Pakistani military planners would view such a capability seriously because their increasingly modernised force structure depends heavily upon satellite navigation and networked command systems.

ADS-B jamming would represent an additional concern because it could interfere with the 1090 MHz and 978 MHz datalinks used for aircraft tracking.

A successful ADS-B disruption attempt could generate false aircraft tracks, conceal genuine movements, or complicate the air picture available to civilian controllers and military operators.

Such effects would remain limited compared with dedicated electronic attack aircraft like the American EA-18G Growler, yet they could prove sufficient for border probing missions.

The April 6 incident therefore attracted unusual attention because it potentially represented a low-cost method for India to test Pakistani electronic resilience without risking deeper penetration.

Pakistan’s Layered Air-Defence Network Was Likely the Intended Target

Pakistani analysts believe the aircraft may have been attempting to evaluate the responsiveness of Pakistan’s increasingly sophisticated integrated air-defence architecture.

Pakistan has spent recent years constructing a layered defensive network combining long-range surveillance radars with Chinese-origin missile systems positioned across the western frontier.

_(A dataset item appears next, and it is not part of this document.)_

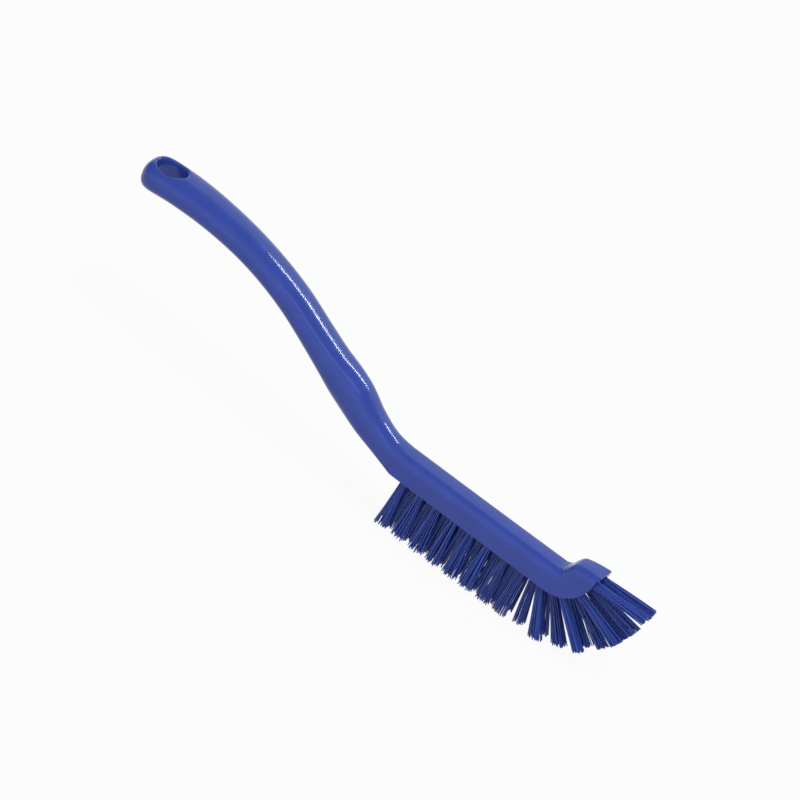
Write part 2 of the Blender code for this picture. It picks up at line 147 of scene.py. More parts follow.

That network reportedly includes the HQ-9BE, LY-80, and HQ-16FE systems, each designed to engage aircraft, cruise missiles, and other aerial threats.

Pakistani sources state that associated radar systems can detect aircraft at ranges exceeding 500 kilometres, allowing earlier identification of approaching Indian platforms.

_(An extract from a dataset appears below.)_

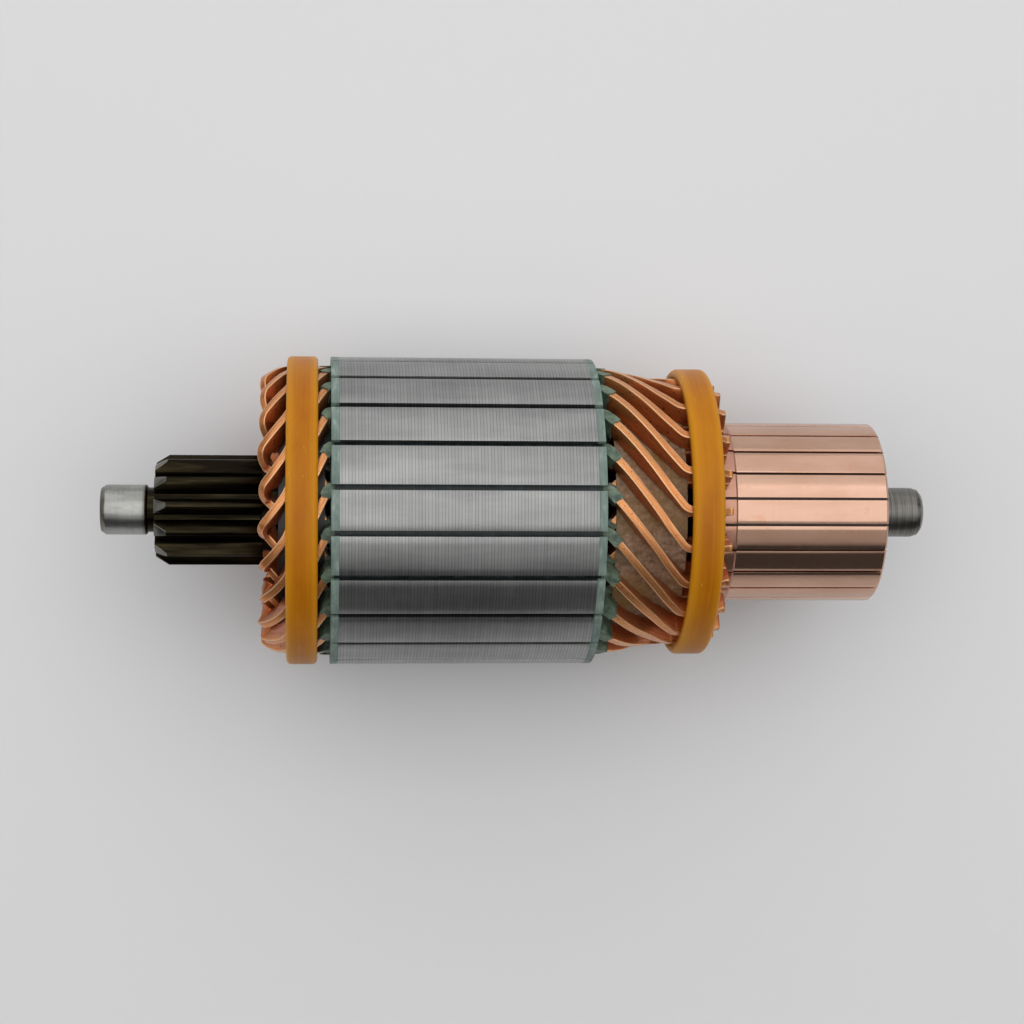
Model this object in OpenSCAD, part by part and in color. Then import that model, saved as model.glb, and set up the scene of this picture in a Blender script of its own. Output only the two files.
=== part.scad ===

By flying close without crossing the border, the Indian aircraft may have sought to determine exactly when Pakistani radars activated tracking procedures.

The mission may also have been designed to measure how quickly Pakistani controllers issued warnings and scrambled combat air patrol aircraft.

Such data would hold substantial military value because it could support future Indian planning for surveillance flights, electronic warfare missions, or potential strike operations.

At the same time, Pakistani accounts describing the flight as a deliberate probe remain assessments rather than independently verifiable conclusions supported by technical evidence.

The Incident Fits a Broader Pattern of Expanding Indian Electronic Warfare Activity

Although the alleged An-32 electronic warfare role remains unconfirmed, the April 6 incident occurred during a period of broader Indian investment in electromagnetic operations.

India has recently issued navigation warnings for GNSS jamming trials near the Bay of Bengal and the Andaman and Nicobar region.

Those notifications described the activities as navigation resilience testing, yet they nevertheless demonstrated that India is actively experimenting with satellite-navigation disruption techniques.

Indian reports during 2025 also suggested that ground-based jammers had been deployed along the western frontier to interfere with Pakistani military navigation systems.

Those systems were reportedly intended to disrupt GPS, GLONASS, and BeiDou signals used by Pakistani aircraft and precision-guided weapons.

Meanwhile, India continues pursuing wider electronic warfare modernisation programmes involving radar-warning receivers, self-protection jammers, and future airborne intelligence platforms.

Against that background, the possibility that a modified An-32 was employed as an experimental tactical jamming aircraft appears strategically conceivable even without direct confirmation.

The April 6 encounter therefore matters less because of what definitively occurred and more because it revealed how quickly suspicion, ambiguity, and electronic warfare can destabilise South Asia’s frontier.

If India is indeed testing improvised airborne jamming concepts using legacy transport aircraft, it would indicate an effort to create a low-cost interim electronic attack capability before more advanced dedicated platforms enter service.

Such developments would further compress decision-making timelines along the India-Pakistan frontier, where even a brief loss of communications, navigation, or radar picture could be misinterpreted as the opening phase of a wider military escalation.